Spoiler: the animated Dopey, Grumpy and co look weird and awful. Beyond that, we can only speculate. Is Disney denying actors with dwarfism work in case their presence offends themselves? Or will audiences finally no longer accept that people with dwarfism have a single personality trait and sleep in multiple twin beds? Both things may be true. So too the fact that the fix is at once the only logical course through the ethical tangle of the project and proof why it should never have been attempted. 

Contemporary looking young man, in a hoodie and a khaki jacket, holds hands with a young woman in a light blue Snow White dress with puffed sleeves and a yellow skirt
Andrew Burnap as the love interest Jonathan, with Rachel Zegler’s Snow White © Photo by Giles Keyte, for Disney Enterprises

More generally, the tone is risk-averse to the point of blandness. (Gadot pulls all the right faces, but her cackle has no crackle.) There are even moments that aren’t totally charmless. One joke might feasibly have come from that comic treasure The Princess Bride.

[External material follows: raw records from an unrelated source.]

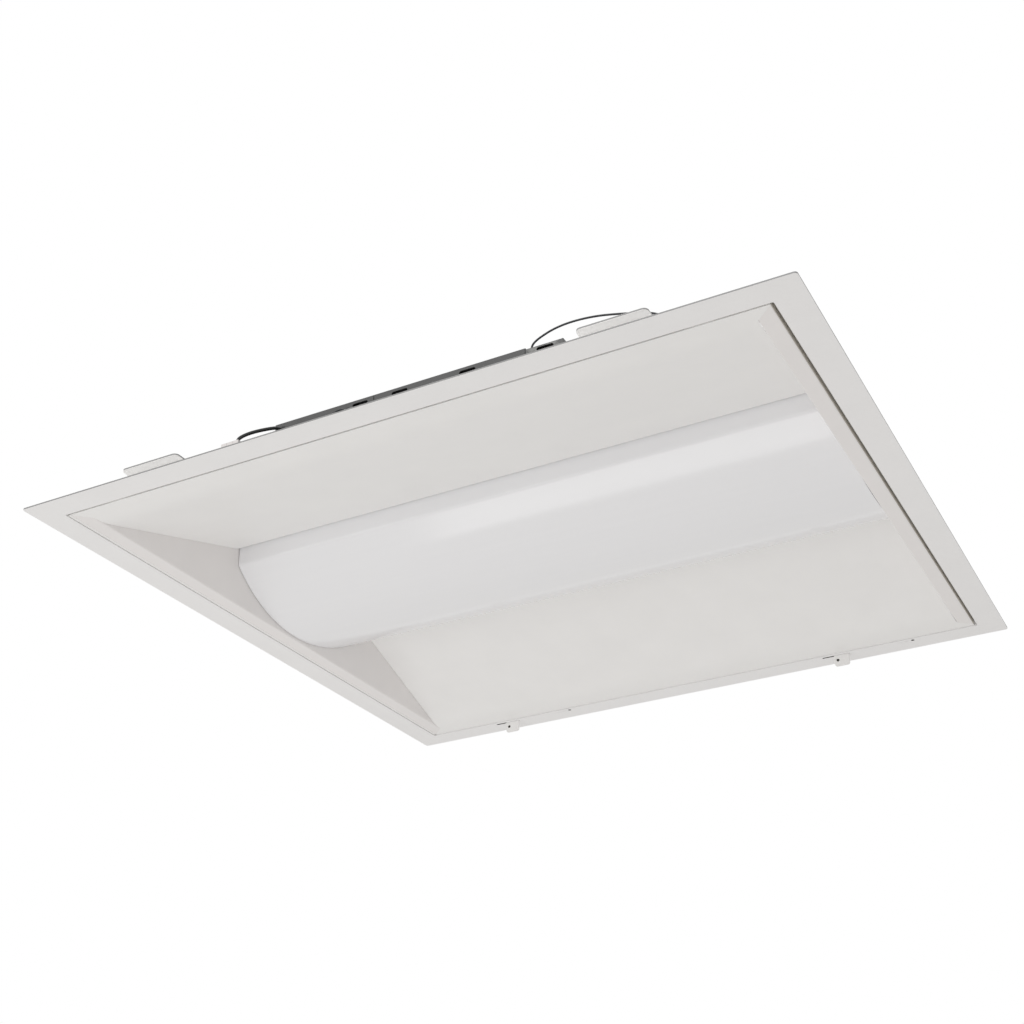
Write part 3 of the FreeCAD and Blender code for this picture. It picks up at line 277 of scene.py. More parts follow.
def paint_edge_shade(tree, place, tone, code, start):
    """Painted shade: the colour turns to a grey on upright faces beyond a distance in mm from the middle."""
    axes = add_node(tree, "ShaderNodeSeparateXYZ", {}, {"Vector": (place, "Normal")})
    flat = add_node(tree, "ShaderNodeMath", {"operation": "ABSOLUTE"}, {0: (axes, "Z")})
    cover = add_node(tree, "ShaderNodeMapRange", {}, {"Value": (flat, 0), "From Min": 0.1, "From Max": 0.5})
    spot = add_node(tree, "ShaderNodeSeparateXYZ", {}, {"Vector": (place, "Object")})
    away = [add_node(tree, "ShaderNodeMath", {"operation": "ABSOLUTE"}, {0: (spot, axis)}) for axis in "XY"]
    away = add_node(tree, "ShaderNodeMath", {"operation": "MAXIMUM"}, {0: (away[0], 0), 1: (away[1], 0)})
    inner = add_node(tree, "ShaderNodeMath", {"operation": "LESS_THAN"}, {0: (away, 0), 1: start * MM})
    full = add_node(tree, "ShaderNodeMath", {"operation": "MAXIMUM"}, {0: (cover, "Result"), 1: (inner, 0)})
    return add_node(tree, "ShaderNodeMix", {"data_type": "RGBA"},
                    {0: (full, 0), 6: linear(code), 7: (tone, 2)})


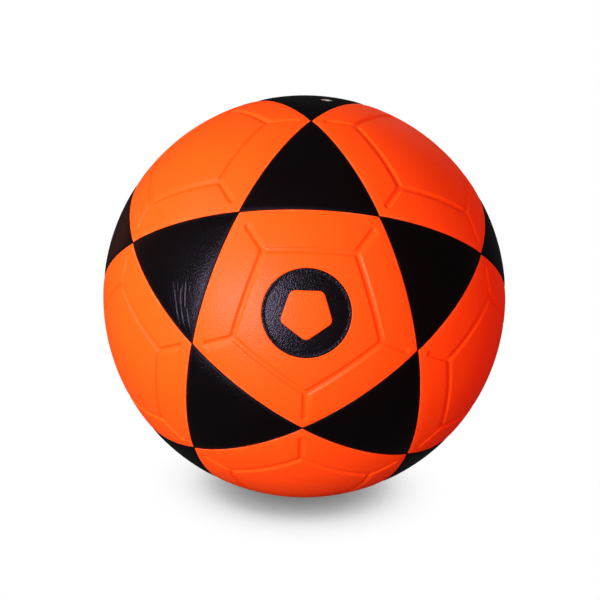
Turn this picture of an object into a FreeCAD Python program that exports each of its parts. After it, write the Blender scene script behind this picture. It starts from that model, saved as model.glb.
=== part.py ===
import FreeCAD, Part
import math
import os
import Sketcher

# A size 5 soccer ball: 32 cover panels over foam, a rubber carcass, a thread winding and a bladder.
# The origin is the ball's centre. +Z goes out through the middle of the panel that has the valve,
# and -Y faces the pentagon that carries the roundel. Lengths are in millimetres, angles in degrees.

SIZES = {
    "ball_diameter": 219.0,
    # cover panels
    "panel_thickness": 2.6,
    "panel_joint": 0.12,
    "panel_edge_round": 1.2,
    # grooves pressed into each pentagon: an inner pentagon with a spoke out of each corner
    "groove_width": 3.4,
    "groove_depth": 0.9,
    "groove_shoulder": 0.8,
    "groove_corner_angle": 20.08,
    "groove_end_angle": 27.6,
    # roundel let into the front pentagon
    "roundel_diameter": 42.8,
    "roundel_thickness": 0.9,
    "roundel_edge_round": 0.35,
    "roundel_rim_gap": 0.6,
    # bonded layers under the cover
    "glue_line": 0.05,
    "foam_thickness": 2.0,
    "carcass_thickness": 0.8,
    "winding_thickness": 0.5,
    "bladder_thickness": 0.8,
    # where the valve comes out: away from the top panel's middle, and round from +X
    "valve_tilt": 5.5,
    "valve_azimuth": -41.5,
    # valve plug
    "plug_diameter": 6.0,
    "plug_length": 15.0,
    "plug_recess": 0.3,
    "plug_tip_diameter": 4.0,
    "collar_diameter": 8.4,
    "collar_depth": 6.0,
    "collar_length": 3.0,
    "collar_slope": 1.2,
    "needle_bore_diameter": 2.0,
    "needle_bore_length": 9.0,
    "needle_mouth_diameter": 2.8,
    "needle_mouth_depth": 0.6,
    # valve housing, which holds the plug
    "stem_diameter": 13.0,
    "stem_floor": 1.6,
    "patch_diameter": 36.0,
    "patch_thickness": 1.2,
    "plug_gap": 0.05,
    "cover_hole_gap": 0.15,
    "layer_hole_gap": 0.2,
}

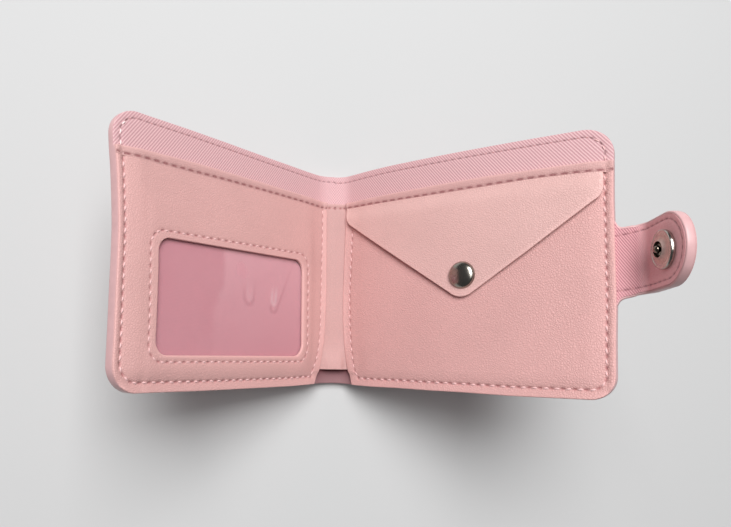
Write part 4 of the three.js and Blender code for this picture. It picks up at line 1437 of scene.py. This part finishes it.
# ---------------------------------------------------------------------------------------------------------------------
# Floor, light and camera
bpy.ops.mesh.primitive_grid_add(x_subdivisions=8, y_subdivisions=8, size=6.0, location=(0, 0, -0.0003))
floor = bpy.context.object
floor.name = "floor"
m, nt, bs = material("floor_paper")
tc = node(nt, "ShaderNodeTexCoord")
nz = tex_noise(nt, tc.outputs["Object"], 3.0, 3.0, 0.5)
nt.links.new(mix_col(nt, nz, (0.590, 0.592, 0.592), (0.603, 0.604, 0.604)), bs.inputs["Base Color"])
bs.inputs["Roughness"].default_value = 0.9
bs.inputs["Specular IOR Level"].default_value = 0.15
floor.data.materials.append(m)


def area(name, loc, target, size, power, color=(1, 1, 1), size_y=None):
    li = bpy.data.lights.new(name, "AREA")
    li.energy = power
    li.color = color
    li.size = size
    if size_y:
        li.shape = "RECTANGLE"
        li.size_y = size_y
    ob = bpy.data.objects.new(name, li)
    bpy.context.scene.collection.objects.link(ob)
    ob.location = loc
    ob.rotation_euler = (Vector(target) - Vector(loc)).to_track_quat("-Z", "Y").to_euler()
    return ob


area("key", (-0.085, 0.50, 1.03), (0, 0, 0.03), 0.70, 14.3)
area("overhead", (-0.01, 0.16, 1.30), (0, 0, 0.03), 0.70, 4.8)

world = bpy.data.worlds.new("studio")
bpy.context.scene.world = world
world.use_nodes = True
world.node_tree.nodes["Background"].inputs[0].default_value = (0.95, 0.97, 1.0, 1)
world.node_tree.nodes["Background"].inputs[1].default_value = 0.090

cam = bpy.data.cameras.new("camera")
cam.sensor_width = 36.0
cam.lens = 30.271
cam.shift_x = 0.1112
cam.shift_y = 0.0267
cam.clip_start = 0.01
cam.clip_end = 20
cam_ob = bpy.data.objects.new("camera", cam)
bpy.context.scene.collection.objects.link(cam_ob)
R = Matrix(((0.99211, -0.02822, -0.12218), (0.01524, 0.99426, -0.10589), (0.12446, 0.10319, 0.98684)))
cam_ob.matrix_world = Matrix.Translation((-0.056168, -0.032111, 0.273985)) @ R.to_4x4()
bpy.context.scene.camera = cam_ob
bpy.context.scene.view_settings.view_transform = "Standard"
bpy.context.scene.view_settings.look = "None"

bpy.context.view_layer.update()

But the movie’s unease in its own skin is everywhere. A mismatched songbook veers between 21st-century soarers and the vintage chirp of “Heigh-Ho”. The story is a strange marriage of old-world plot points and a less musty take on love and royalty. 

Some will doubtless be enraged that the film argues for the fair distribution of apple pie. Creatively, though, it doesn’t read as Hollywood Marxism as much as an earnest effort to meet an impossible brief — remodelling a wholesome modern children’s story from a gnarled and sugar-mad antique released two years before the second world war. The phrase for that is no-win. And if the movie is a mess, well — just be glad you didn’t have to make it.